▶ TASK PROMPT: Reproduce the entries below in full, word for word.

▶ DATA FOR THIS TASK:
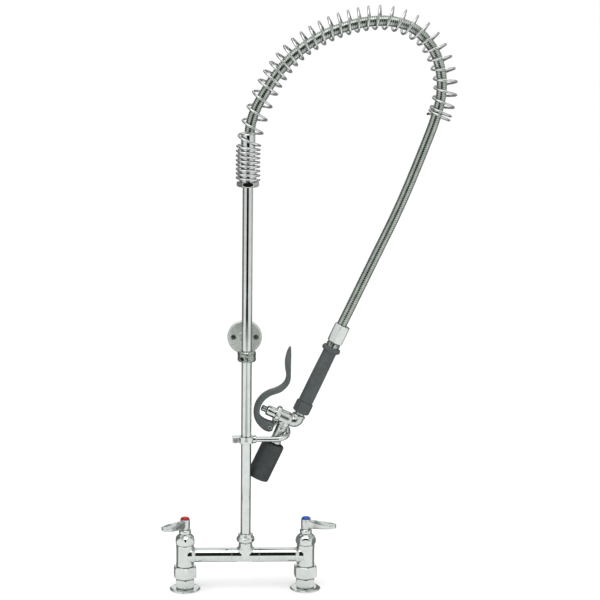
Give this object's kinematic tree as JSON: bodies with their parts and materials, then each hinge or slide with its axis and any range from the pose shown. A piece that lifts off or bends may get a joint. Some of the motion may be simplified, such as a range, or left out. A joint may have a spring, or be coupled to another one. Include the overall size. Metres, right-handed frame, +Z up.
{
  "type": "pre rinse faucet",
  "caption": "Deck-mounted pre-rinse faucet with lever handles, a wall-braced riser, an overhead spring arch and a hanging squeeze spray valve.",
  "frame": {"origin": "on the sink deck, midway between the two inlets", "axes": "+Z up, +X to the right and under the spring arch, +Y back towards the wall; the user stands at -Y"},
  "size_m": [0.481, 0.1998, 0.9775],
  "materials": {
    "chrome": "polished chrome plate",
    "cast_grey": "satin grey casting",
    "seal_rubber": "matt black",
    "brass": "turned",
    "steel": "turned stainless",
    "black_steel": "blackened, satin",
    "spring_steel": "bright stainless wire",
    "conduit": "interlocked stainless strip, slightly dull",
    "bumper_rubber": "moulded, satin",
    "grip_rubber": "moulded, satin",
    "lever_coating": "dipped coating, satin",
    "index_red": "gloss",
    "index_blue": "gloss"
  },
  "bodies": {
    "root": {"hot_deck_flange": "chrome", "cold_deck_flange": "chrome", "hot_lock_nut": "chrome", "cold_lock_nut": "chrome", "hot_inlet_nipple": "brass", "cold_inlet_nipple": "brass", "hot_coupling_nut": "chrome", "cold_coupling_nut": "chrome", "hot_valve_body": "chrome", "cold_valve_body": "chrome", "hot_bonnet": "chrome", "cold_bonnet": "chrome", "hot_stem_packing": "seal_rubber", "cold_stem_packing": "seal_rubber", "hot_packing_nut": "chrome", "cold_packing_nut": "chrome", "hot_crossbar_tube": "chrome", "cold_crossbar_tube": "chrome", "outlet_tee": "chrome", "riser_seal_ring": "seal_rubber", "swivel_nut": "chrome", "swivel_set_screw": "black_steel", "bracket_ring": "cast_grey", "bracket_set_screw": "black_steel", "bracket_rod": "cast_grey", "wall_flange": "cast_grey", "hot_side_wall_screw": "black_steel", "cold_side_wall_screw": "black_steel"},
    "hot_handle": {"hot_lever_handle": "chrome", "hot_handle_screw": "steel", "hot_index_button": "index_red", "hot_valve_stem": "brass", "hot_seat_washer": "seal_rubber"},
    "cold_handle": {"cold_lever_handle": "chrome", "cold_handle_screw": "steel", "cold_index_button": "index_blue", "cold_valve_stem": "brass", "cold_seat_washer": "seal_rubber"},
    "riser": {"riser_pipe": "chrome", "hook_clamp": "chrome", "hook_clamp_screw": "steel", "finger_hook": "chrome", "spring_adapter": "chrome", "arch_spring": "spring_steel", "hose_sleeve": "chrome", "hose_conduit": "conduit"},
    "spray_valve": {"handle_tube": "chrome", "hose_ferrule_nut": "chrome", "grip_sleeve": "grip_rubber", "grip_collar": "grip_rubber", "spray_valve_body": "chrome", "spray_bonnet": "chrome", "plunger_return_spring": "steel", "lever_pivot_screw": "steel", "outlet_neck": "chrome", "spray_bumper": "bumper_rubber", "spray_face": "chrome", "spray_face_screw": "steel"},
    "squeeze_lever": {"squeeze_lever": "lever_coating"},
    "plunger": {"plunger_stem": "brass"}
  },
  "joints": [
    {"name": "hot_handle_turn", "type": "hinge", "parent": "root", "child": "hot_handle", "pos_m": [-0.1016, 0, 0.1], "axis": [0, 0, 1], "range_deg": [0, 90]},
    {"name": "cold_handle_turn", "type": "hinge", "parent": "root", "child": "cold_handle", "pos_m": [0.1016, 0, 0.1], "axis": [0, 0, -1], "range_deg": [0, 90]},
    {"name": "riser_swivel", "type": "hinge", "parent": "root", "child": "riser", "pos_m": [0, 0, 0.09], "axis": [0, 0, 1], "range_deg": [-120, 20]},
    {"name": "valve_swing", "type": "hinge", "parent": "riser", "child": "spray_valve", "pos_m": [0.3144, 0.02, 0.848], "axis": [1, 0, 0], "range_deg": [0, 8], "stiffness_Nm_per_rad": 0.6, "springref_deg": -5.73, "deforming": ["hose_conduit", "arch_spring"]},
    {"name": "lever_squeeze", "type": "hinge", "parent": "spray_valve", "child": "squeeze_lever", "pos_m": [0.0396, 0.02, 0.2782], "axis": [0, 1, 0], "range_deg": [0, 9], "stiffness_Nm_per_rad": 1.5, "springref_deg": -8.59},
    {"name": "plunger_slide", "type": "slide", "parent": "spray_valve", "child": "plunger", "axis": [0.9078, 0, -0.4195], "range_m": [0, 0.0037]}
  ],
  "couplings": [
    {"joint": "plunger_slide", "follows": "lever_squeeze", "m_per_rad": 0.0235}
  ]
}
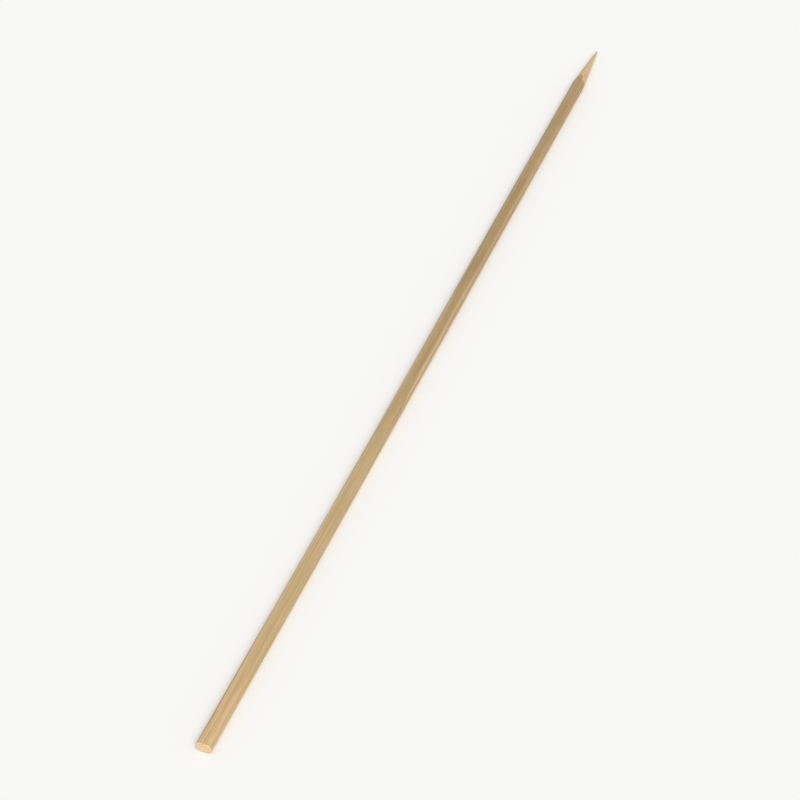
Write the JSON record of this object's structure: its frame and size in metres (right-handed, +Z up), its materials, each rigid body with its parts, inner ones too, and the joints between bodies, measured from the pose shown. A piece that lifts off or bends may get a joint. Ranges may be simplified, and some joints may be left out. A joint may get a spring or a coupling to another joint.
{
  "type": "bamboo skewer",
  "caption": "Slim bamboo rod with a blunt butt, a sharpened point and a narrow flat above and below, for holding food on a grill.",
  "frame": {"origin": "on the surface that the skewer lies on, under the middle of its length and width", "axes": "+X along the skewer, from the blunt butt to the point; +Z up, out of the rind flat; +Y across the skewer"},
  "size_m": [0.2, 0.003, 0.0023],
  "materials": {
    "bamboo": "milled bamboo, unvarnished, satin along the fibres, with a pale green rind flat"
  },
  "bodies": {
    "root": {"skewer": "bamboo"}
  },
  "joints": []
}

▶ WORKED ANSWER:
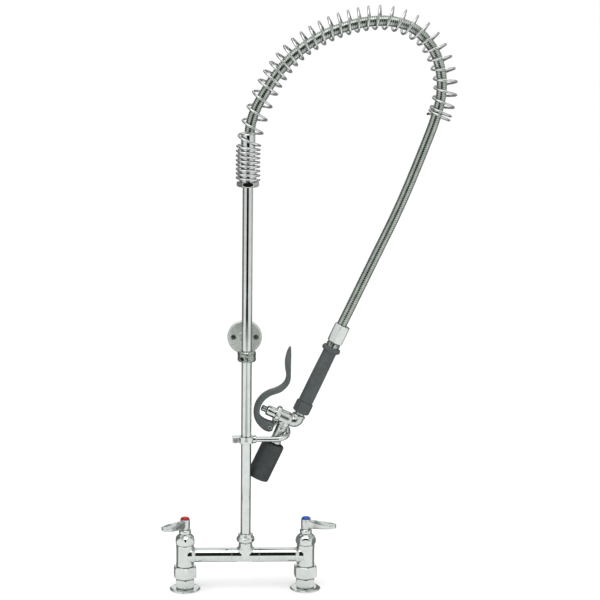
Give this object's kinematic tree as JSON: bodies with their parts and materials, then each hinge or slide with its axis and any range from the pose shown. A piece that lifts off or bends may get a joint. Some of the motion may be simplified, such as a range, or left out. A joint may have a spring, or be coupled to another one. Include the overall size. Metres, right-handed frame, +Z up.
{
  "type": "pre rinse faucet",
  "caption": "Deck-mounted pre-rinse faucet with lever handles, a wall-braced riser, an overhead spring arch and a hanging squeeze spray valve.",
  "frame": {"origin": "on the sink deck, midway between the two inlets", "axes": "+Z up, +X to the right and under the spring arch, +Y back towards the wall; the user stands at -Y"},
  "size_m": [0.481, 0.1998, 0.9775],
  "materials": {
    "chrome": "polished chrome plate",
    "cast_grey": "satin grey casting",
    "seal_rubber": "matt black",
    "brass": "turned",
    "steel": "turned stainless",
    "black_steel": "blackened, satin",
    "spring_steel": "bright stainless wire",
    "conduit": "interlocked stainless strip, slightly dull",
    "bumper_rubber": "moulded, satin",
    "grip_rubber": "moulded, satin",
    "lever_coating": "dipped coating, satin",
    "index_red": "gloss",
    "index_blue": "gloss"
  },
  "bodies": {
    "root": {"hot_deck_flange": "chrome", "cold_deck_flange": "chrome", "hot_lock_nut": "chrome", "cold_lock_nut": "chrome", "hot_inlet_nipple": "brass", "cold_inlet_nipple": "brass", "hot_coupling_nut": "chrome", "cold_coupling_nut": "chrome", "hot_valve_body": "chrome", "cold_valve_body": "chrome", "hot_bonnet": "chrome", "cold_bonnet": "chrome", "hot_stem_packing": "seal_rubber", "cold_stem_packing": "seal_rubber", "hot_packing_nut": "chrome", "cold_packing_nut": "chrome", "hot_crossbar_tube": "chrome", "cold_crossbar_tube": "chrome", "outlet_tee": "chrome", "riser_seal_ring": "seal_rubber", "swivel_nut": "chrome", "swivel_set_screw": "black_steel", "bracket_ring": "cast_grey", "bracket_set_screw": "black_steel", "bracket_rod": "cast_grey", "wall_flange": "cast_grey", "hot_side_wall_screw": "black_steel", "cold_side_wall_screw": "black_steel"},
    "hot_handle": {"hot_lever_handle": "chrome", "hot_handle_screw": "steel", "hot_index_button": "index_red", "hot_valve_stem": "brass", "hot_seat_washer": "seal_rubber"},
    "cold_handle": {"cold_lever_handle": "chrome", "cold_handle_screw": "steel", "cold_index_button": "index_blue", "cold_valve_stem": "brass", "cold_seat_washer": "seal_rubber"},
    "riser": {"riser_pipe": "chrome", "hook_clamp": "chrome", "hook_clamp_screw": "steel", "finger_hook": "chrome", "spring_adapter": "chrome", "arch_spring": "spring_steel", "hose_sleeve": "chrome", "hose_conduit": "conduit"},
    "spray_valve": {"handle_tube": "chrome", "hose_ferrule_nut": "chrome", "grip_sleeve": "grip_rubber", "grip_collar": "grip_rubber", "spray_valve_body": "chrome", "spray_bonnet": "chrome", "plunger_return_spring": "steel", "lever_pivot_screw": "steel", "outlet_neck": "chrome", "spray_bumper": "bumper_rubber", "spray_face": "chrome", "spray_face_screw": "steel"},
    "squeeze_lever": {"squeeze_lever": "lever_coating"},
    "plunger": {"plunger_stem": "brass"}
  },
  "joints": [
    {"name": "hot_handle_turn", "type": "hinge", "parent": "root", "child": "hot_handle", "pos_m": [-0.1016, 0, 0.1], "axis": [0, 0, 1], "range_deg": [0, 90]},
    {"name": "cold_handle_turn", "type": "hinge", "parent": "root", "child": "cold_handle", "pos_m": [0.1016, 0, 0.1], "axis": [0, 0, -1], "range_deg": [0, 90]},
    {"name": "riser_swivel", "type": "hinge", "parent": "root", "child": "riser", "pos_m": [0, 0, 0.09], "axis": [0, 0, 1], "range_deg": [-120, 20]},
    {"name": "valve_swing", "type": "hinge", "parent": "riser", "child": "spray_valve", "pos_m": [0.3144, 0.02, 0.848], "axis": [1, 0, 0], "range_deg": [0, 8], "stiffness_Nm_per_rad": 0.6, "springref_deg": -5.73, "deforming": ["hose_conduit", "arch_spring"]},
    {"name": "lever_squeeze", "type": "hinge", "parent": "spray_valve", "child": "squeeze_lever", "pos_m": [0.0396, 0.02, 0.2782], "axis": [0, 1, 0], "range_deg": [0, 9], "stiffness_Nm_per_rad": 1.5, "springref_deg": -8.59},
    {"name": "plunger_slide", "type": "slide", "parent": "spray_valve", "child": "plunger", "axis": [0.9078, 0, -0.4195], "range_m": [0, 0.0037]}
  ],
  "couplings": [
    {"joint": "plunger_slide", "follows": "lever_squeeze", "m_per_rad": 0.0235}
  ]
}
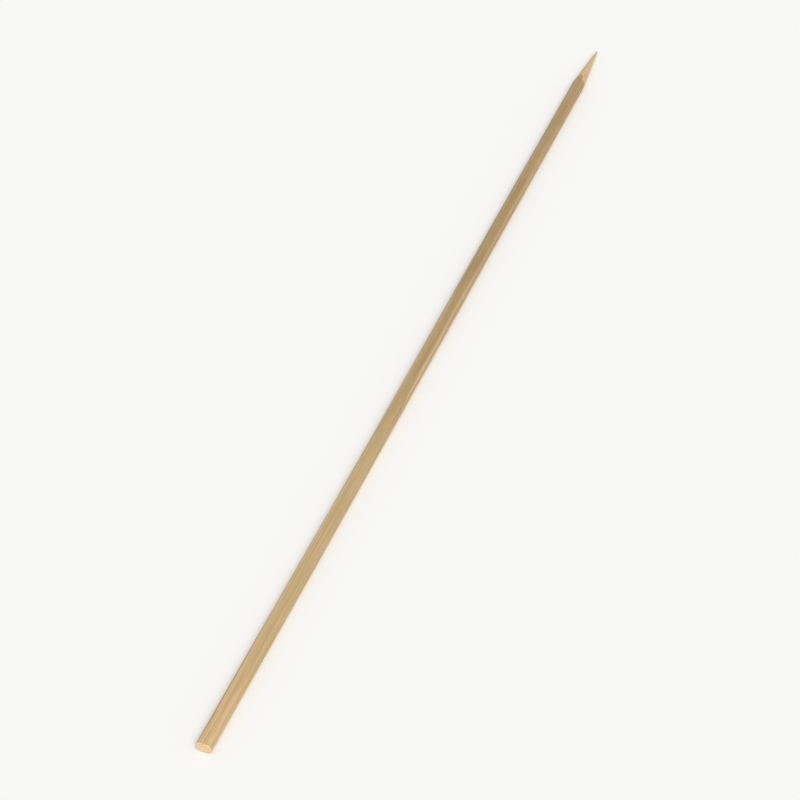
Write the JSON record of this object's structure: its frame and size in metres (right-handed, +Z up), its materials, each rigid body with its parts, inner ones too, and the joints between bodies, measured from the pose shown. A piece that lifts off or bends may get a joint. Ranges may be simplified, and some joints may be left out. A joint may get a spring or a coupling to another joint.
{
  "type": "bamboo skewer",
  "caption": "Slim bamboo rod with a blunt butt, a sharpened point and a narrow flat above and below, for holding food on a grill.",
  "frame": {"origin": "on the surface that the skewer lies on, under the middle of its length and width", "axes": "+X along the skewer, from the blunt butt to the point; +Z up, out of the rind flat; +Y across the skewer"},
  "size_m": [0.2, 0.003, 0.0023],
  "materials": {
    "bamboo": "milled bamboo, unvarnished, satin along the fibres, with a pale green rind flat"
  },
  "bodies": {
    "root": {"skewer": "bamboo"}
  },
  "joints": []
}